The production of shale oil in the United States in July will set a new record. According to forecasts of the US Energy Information Administration (EIA), oil will grow by 141 thousand b/day and will make up 7.34 mn b/day. This is more than now produced by Iraq (4.2 mn b/day) and the UAE (about 3 mn b/day) combined or five times more than Venezuela is currently producing.
According to the International Energy Agency (IEA), in May, the daily production in Venezuela was 1.36 mn barrels, having dropped by more than 1 mn b/day in two years after US sanctions and halted technical cooperation between countries (in 2015, Venezuela produced 2.4 mn b/day).
Experts expect a further decline in production in Venezuela: JPMorgan analysts consider the risk of its fall below 1 mn barrels a day as “very high”.
The sharp decline in production in Venezuela helped exceeding the agreement of 24 OPEC+ countries on cutting production by 1.8 mn barrels per day.
Many analysts believe the United States, not participating in OPEC+, is the main beneficiary of the transaction. The agreement eliminated the surplus of raw materials worldwide, and quotes grew by more than two times over from the minimum figures.
According to analysts, for American producers of shale oil, production becomes profitable at an oil price above $ 50 per barrel, so the United States is determined this year to surpass Saudi Arabia in terms of production.
However, expensive oil, although beneficial to shale, is generally harmful to the US economy. America remains the main consumer of oil in the world market: the United States needs about 19 mn barrels a day. The growth of oil quotations this spring has already inflated gasoline prices to almost $ 3 per gallon, which negatively affects demand and the economy as a whole. In addition, high oil prices spur the development of alternative energy sources that compete with oil products, experts warn.

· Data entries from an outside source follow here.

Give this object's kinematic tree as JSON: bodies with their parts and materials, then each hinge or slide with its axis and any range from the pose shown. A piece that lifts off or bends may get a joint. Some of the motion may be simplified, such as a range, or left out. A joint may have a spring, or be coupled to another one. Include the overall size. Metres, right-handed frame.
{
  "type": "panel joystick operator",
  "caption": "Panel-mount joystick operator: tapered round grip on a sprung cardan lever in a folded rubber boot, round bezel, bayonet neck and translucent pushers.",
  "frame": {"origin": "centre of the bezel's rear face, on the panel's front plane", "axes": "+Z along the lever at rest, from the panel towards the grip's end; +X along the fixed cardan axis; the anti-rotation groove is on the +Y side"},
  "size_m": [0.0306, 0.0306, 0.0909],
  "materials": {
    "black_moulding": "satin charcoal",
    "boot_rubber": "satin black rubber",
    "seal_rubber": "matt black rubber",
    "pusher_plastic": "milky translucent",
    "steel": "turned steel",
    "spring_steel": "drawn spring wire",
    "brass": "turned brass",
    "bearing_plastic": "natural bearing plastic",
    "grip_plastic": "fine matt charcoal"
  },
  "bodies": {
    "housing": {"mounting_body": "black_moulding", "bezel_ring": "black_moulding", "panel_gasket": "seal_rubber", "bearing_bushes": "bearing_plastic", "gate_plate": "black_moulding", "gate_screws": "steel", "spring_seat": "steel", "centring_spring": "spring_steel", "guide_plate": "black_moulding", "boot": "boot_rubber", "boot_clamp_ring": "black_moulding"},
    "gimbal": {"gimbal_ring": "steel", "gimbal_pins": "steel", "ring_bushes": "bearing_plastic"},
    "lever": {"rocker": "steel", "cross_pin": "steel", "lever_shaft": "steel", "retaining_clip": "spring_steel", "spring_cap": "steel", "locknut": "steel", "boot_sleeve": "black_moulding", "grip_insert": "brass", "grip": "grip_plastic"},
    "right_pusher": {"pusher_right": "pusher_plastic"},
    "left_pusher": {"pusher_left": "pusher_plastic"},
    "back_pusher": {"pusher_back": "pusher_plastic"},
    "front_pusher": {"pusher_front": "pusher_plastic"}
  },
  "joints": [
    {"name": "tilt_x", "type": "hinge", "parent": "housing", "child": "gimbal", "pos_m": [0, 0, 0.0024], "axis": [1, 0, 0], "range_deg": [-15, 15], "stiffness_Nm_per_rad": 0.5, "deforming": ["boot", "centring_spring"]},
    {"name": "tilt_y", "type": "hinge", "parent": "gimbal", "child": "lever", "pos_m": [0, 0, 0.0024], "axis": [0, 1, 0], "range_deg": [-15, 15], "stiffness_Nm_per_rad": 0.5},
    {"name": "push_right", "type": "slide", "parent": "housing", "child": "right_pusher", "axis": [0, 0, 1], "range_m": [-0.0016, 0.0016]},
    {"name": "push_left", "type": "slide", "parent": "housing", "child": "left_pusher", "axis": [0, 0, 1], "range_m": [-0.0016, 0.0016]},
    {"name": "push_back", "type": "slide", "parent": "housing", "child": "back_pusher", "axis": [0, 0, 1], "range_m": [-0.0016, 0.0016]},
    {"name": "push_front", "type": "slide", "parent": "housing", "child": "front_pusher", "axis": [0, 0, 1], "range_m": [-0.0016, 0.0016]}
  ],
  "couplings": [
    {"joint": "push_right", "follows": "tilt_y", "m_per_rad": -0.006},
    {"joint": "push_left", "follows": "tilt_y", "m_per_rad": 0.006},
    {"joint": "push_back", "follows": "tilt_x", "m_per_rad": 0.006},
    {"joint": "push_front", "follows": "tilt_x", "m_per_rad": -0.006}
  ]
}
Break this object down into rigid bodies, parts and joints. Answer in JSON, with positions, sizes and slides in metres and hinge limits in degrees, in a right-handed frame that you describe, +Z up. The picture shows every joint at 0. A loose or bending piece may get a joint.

“Looks like OPEC is at it again. With record amounts of oil all over the place, including the fully loaded ships at sea. Oil prices are artificially Very High! No good and will not be accepted!” Trump tweeted on April 20 at the height of the OPEC + talks.
During the OPEC meeting and uneasy negotiations on a possible increase in production on June 22, Trump wrote a new tweet, urging the parties to make the “right” decision that would help maintaining prices at a low level.
Trump’s tweets hardly influence the decision-making process of the OPEC countries. For example, after the April tweet futures for Brent crude fell 0.5% but then quickly recovered.
The White House’s decision to withdraw from the “nuclear deal” with Iran and “attack” Tehran with new restrictive measures, however, did influence oil prices and heated the market to $ 80 a barrel.
Finance Secretary Stephen Mnuchin said in May that Washington was “negotiating with various countries that would like to increase oil supplies in order to compensate for the impact of US sanctions on Iranian oil.”
Bloomberg reported that the US government asked Saudi Arabia and some other OPEC members to increase oil production by about 1 mn barrels a day to balance prices.
Trump is convinced that this problem would be solved if the US Congress passes a bill on the Prohibition of Cartels in the Field of Oil Production and Export, the so-called – NOPECS.394. The bill amends Sherman’s antitrust law, which will make it illegal for any joint action by governments of other countries aimed at limiting oil production and setting prices for it.
It is not entirely clear how this law can work with OPEC countries. In addition, oil prices are formed under the influence of many factors, so it is difficult to prove someone’s single fault in pricing, experts argue.